I always phone to say thank you, or send a letter or notelet. smile It's just the way I was brought up, and my granddaughters seem to have been brought up the same way, I'm pleased to say. So I must have done something right when I brought my bunch up!

youngatheart123 Sat 28-Jul-12 15:32:26

I tend to find that "things that go without saying" are normally the things we should say more and more often. And it's normally families who forget absentgrana, yes!

I get frustrated with people who don't say thank you when, clearly, manners suggest they should - when I hold a door open for them, when I lend them something or buy them something. I'll say 'you're welcome' when no 'thank you' comes!

I used to write Thank You letters all the time, but now I email. That's progress for you! It's a recent talent of mine and I'm loving it.

soop Sat 28-Jul-12 15:32:48

I always either phoe or send a greetings card together with a personal message. It would worry me not to do so. Good manners matter. smile

soop Sat 28-Jul-12 15:33:13

phone!!! hmm

JO4 Sat 28-Jul-12 15:46:40

But, don't you usually just say "thank you for the lovely dinner" as you are leaving. I would never expect family to ring/text/write thank you letter after the event. So long as they say it at the time. (And they do!)

whenim64 Sat 28-Jul-12 15:51:39

I usually say thank you when leaving and then send an email.

GillieB Sat 28-Jul-12 15:56:09

I find that saying thank you is so ingrained in me that when we arrive on the drive after being out shopping, etc., I even say thank you to my husband for having driven us! And I always used to say thank you to the bus driver when I got off the bus.

If I have been out to a close friend's for a meal I usually text and say thank you, but if we have been staying with friends I always write them a note when we get home. My son always texts to say thank you after he has a meal here (and more often than not he and his wife bring something), my daughter often texts, but not always.

soop Sat 28-Jul-12 15:59:19

GillieB Are we twins? grin

goose1964 Sat 28-Jul-12 17:21:46

I have to admit I don't provide a written thank you - but I always thenk the person who invited me in person on the day . In reurn I wouldn't expect my kids to write to thank me either.

glammanana Sat 28-Jul-12 17:36:45

When going to a dinner party I will always take a small gift with me and thank the hostess for inviting us and on leaving I will thank the other guests for their company (even if I have bored witless)and follow up with either a phone call or e-mail.

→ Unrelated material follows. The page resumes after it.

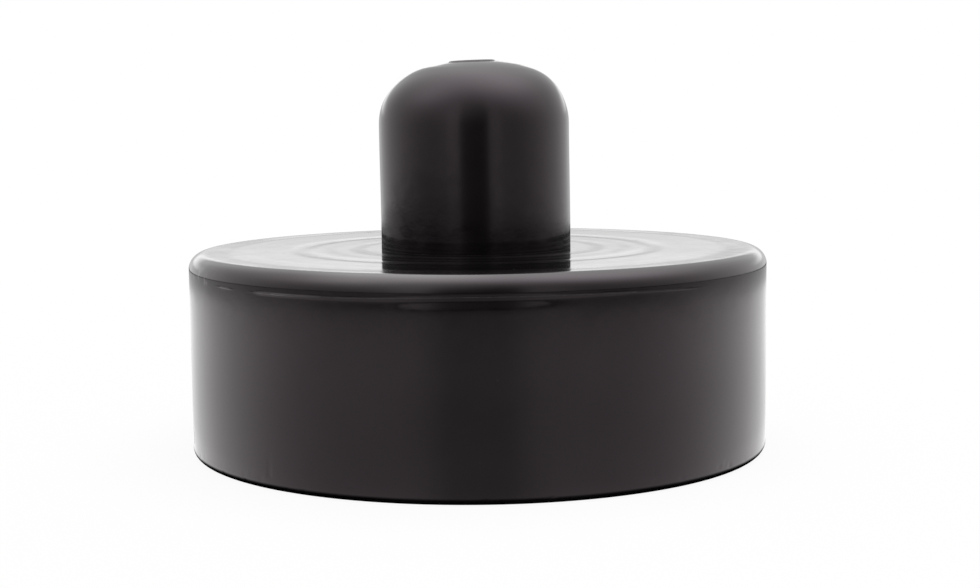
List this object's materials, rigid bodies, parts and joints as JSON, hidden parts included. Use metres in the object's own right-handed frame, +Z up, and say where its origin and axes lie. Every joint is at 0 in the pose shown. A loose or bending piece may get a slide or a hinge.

Nonu Sat 28-Jul-12 17:53:09

Too true , always when we visit , will take something , never go empty handed and big thank you all round, follow up with email , it"s darn simple good manners wine going to have one now

Butternut Sat 28-Jul-12 18:20:46

I don't expect a thank-you, but it is lovely to have one! I'm not fussed at all about how or when it's given - be it verbal, email, fb, card or phone.
My last thank you was a bowl of duck eggs left outside the kitchen door. smile

Nonu Sat 28-Jul-12 19:01:35

I have never in all my life tasted a duck egg , don"t know whether I would want to

Butternut Sat 28-Jul-12 19:43:22

They're not that different to chicken eggs - if anything a little more delicate in taste. They're prettier though - pale blue and creamy blue/white. Lovely.

...... and free. smile

jack Sat 28-Jul-12 19:47:53

Don't think I have either, Nonu. But what a lovely gesture Butternut.

I treasure the thank you cards that invariably arrive after we have entertained friends, and I always send a little card and handwritten message after staying with people or attending formal functions (weddings, funerals etc.).

But I agree with others. Family members are more casual. I was therefore very touched that our GDD (aged ten) sent us a home-made card, with a UJ drawing on the front, after an extraordinarily wet and freezing Jubilee party to which we subjected the family. So there's hope that good manners haven't really died out.

All that nagging about writing thank you letters after Christmas and birthdays does pay off, 'though I used to dread having to do it when I was little because I wrote (forged?) my sister's thank you letters as well (she is two years younger than me) to avoid parental wrath!